SLA, SLO, and other timelines have been always a bit of a misconception in security and development teams? We are currently working on a whitepaper on vulnerabilities, methodologies and SLA/SLO (you can find more information here)
In this article, we explore An overview of the various timelines that could influence the SLA and what they are.
Let’s start with definitions of SLA and SLO and what they are:
- A service-level agreement is a commitment between a service provider and a client. In our specific case, SLAs are the number of days a specific vulnerability must be fixed.
- A service-level objective is a critical element of a service-level agreement between a service provider and a customer – Similar to SLA, it is not an agreement but rather an objective.
- SLI – We will not cover those here as they can be misleading for the article.
- OKr – Objectives to achieve (specifically in the DevOps teams) if that OKr is provided later. A quick example of an objective for the team could be the number of vulnerabilities resolved per sprint or a balance between user stories and security/bug fixes.
SLI | SLO | SLA | |
---|---|---|---|
Definition | A quantifiable measure of reliability | A target reliability level objective | A legal contract or agreement that, if breached, will have penalties |
Example | The number of vulnerabilities should be < 10 for every release | Critical Vulnerabilities will be resolved in 28 days 95% of the time | Public available products will have 0 critical vulnerability upon critical release vulnerability disclosed will be solved in 10 days |
Who Sets it | Security teams in collaboration with Product Owners | Product Owner in partnership with security teams | Business Development, Legal teams, IT and Devsecops |
Vulnerabilities Timelines
Timeline to fx vulnerabilities are dictated by several events and are composed, in reality, of a number of timelines. We start from the official public timeline (bottom) that determines the public or private disclosure of a vulnerability till the time of the release of a patch/bugfix.
At any point in this evolution, your system can detect the vulnerability.
Normally this happens when tooling releases a vulnerability discovered. Zer day is the period of time that spans between the vulnerability being released and the patch/fix released by the vendor. (second timeframe)
Usually when a vulnerability is disclosed in public security scanners vendors tend to release the vulnerability detection within days to enable organization’s detect vulnerabilities.
The exposure window is usually the time from the release of the vulnerability to the time of resolution in your system. Nonetheless in reality the timers for exposure windows start from the time the vulnerability gets identified in your system to the time the vulnerability gets resolved.
SLA or SLO usually are the target times from the vulnerability being discovered in the system or the ticket being raised with the individual team (resolution SLA).
When the vulnerability gets marked as a false positive
Discovery to Declaration to CVE – This timeline is usually the most dangerous and relates to the discovery of vulnerability – commonly in this timeline there is no patch available, and the systems are at risk for the so-called 0 days.

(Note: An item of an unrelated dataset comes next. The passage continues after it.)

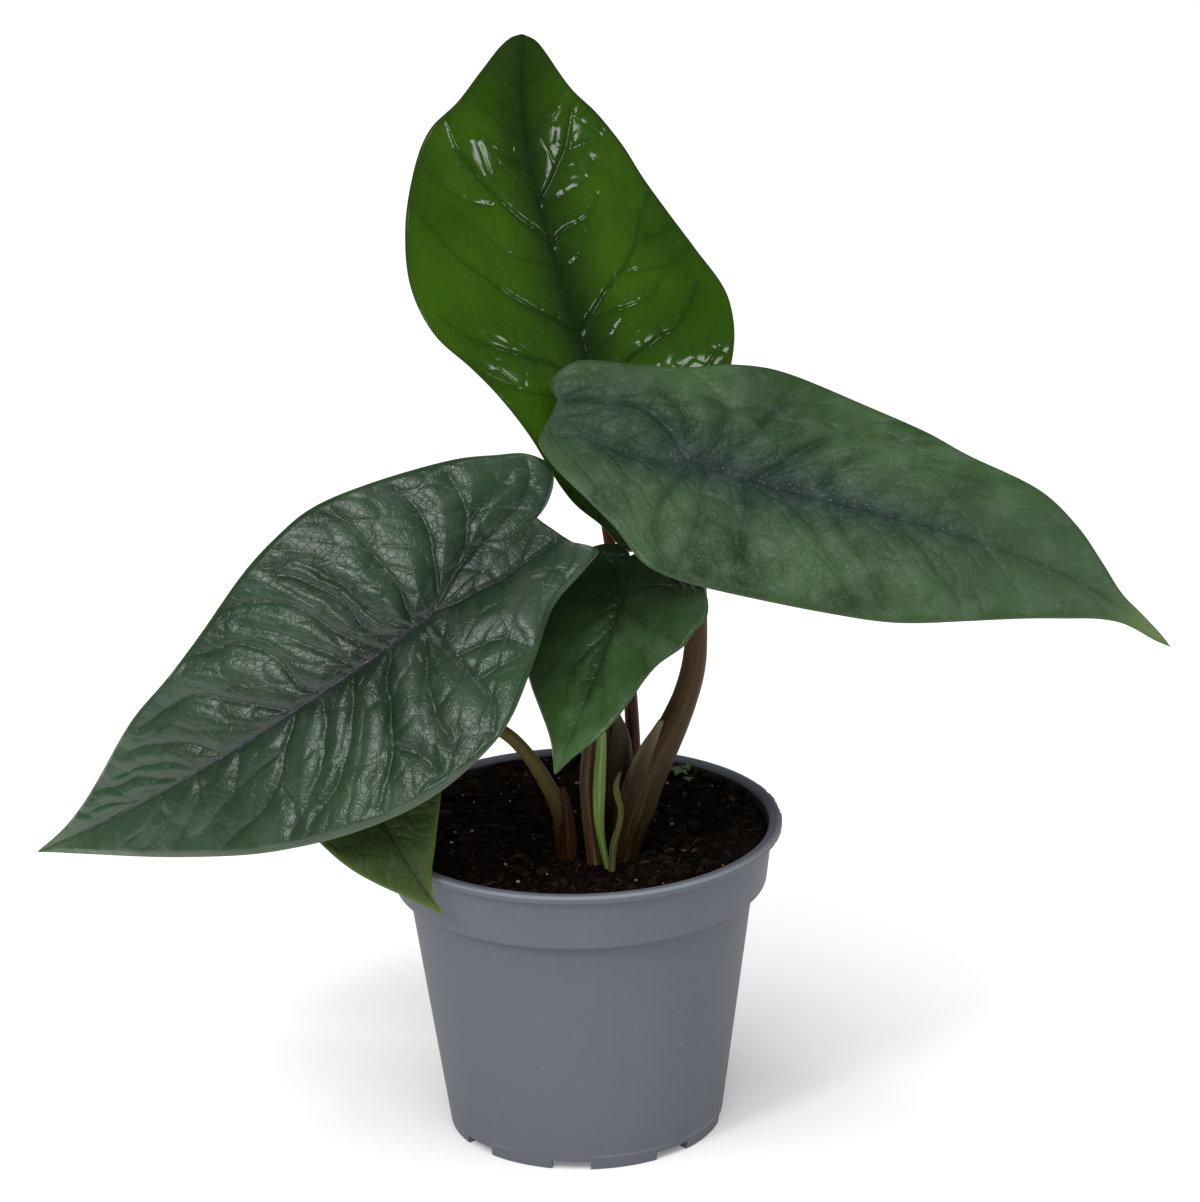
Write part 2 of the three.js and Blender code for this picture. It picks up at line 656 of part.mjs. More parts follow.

- Disclosure in the wild of vulnerability usually involves the vulnerability being disclosed widely on the web for various reasons, giving the vendor no chance to fix the vulnerability. The resolution time/mitigation time becomes critical.
- CVE Registration – The CVE register acknowledges the vulnerability, and the vulnerability does receive a specific code.
- PoC – Proof Of Concepts made available – Usually, the PoC is a piece of code that exploits vulnerabilities in systems.
- Vulnerability identified in network/container/code.
- The vulnerability being worked on by a team – Not all the time a vulnerability/ patch is straightforward to fix. Some of the time an update is quite straightforward and requires only a few updates, whereas other times it requires extensive testing and careful planning.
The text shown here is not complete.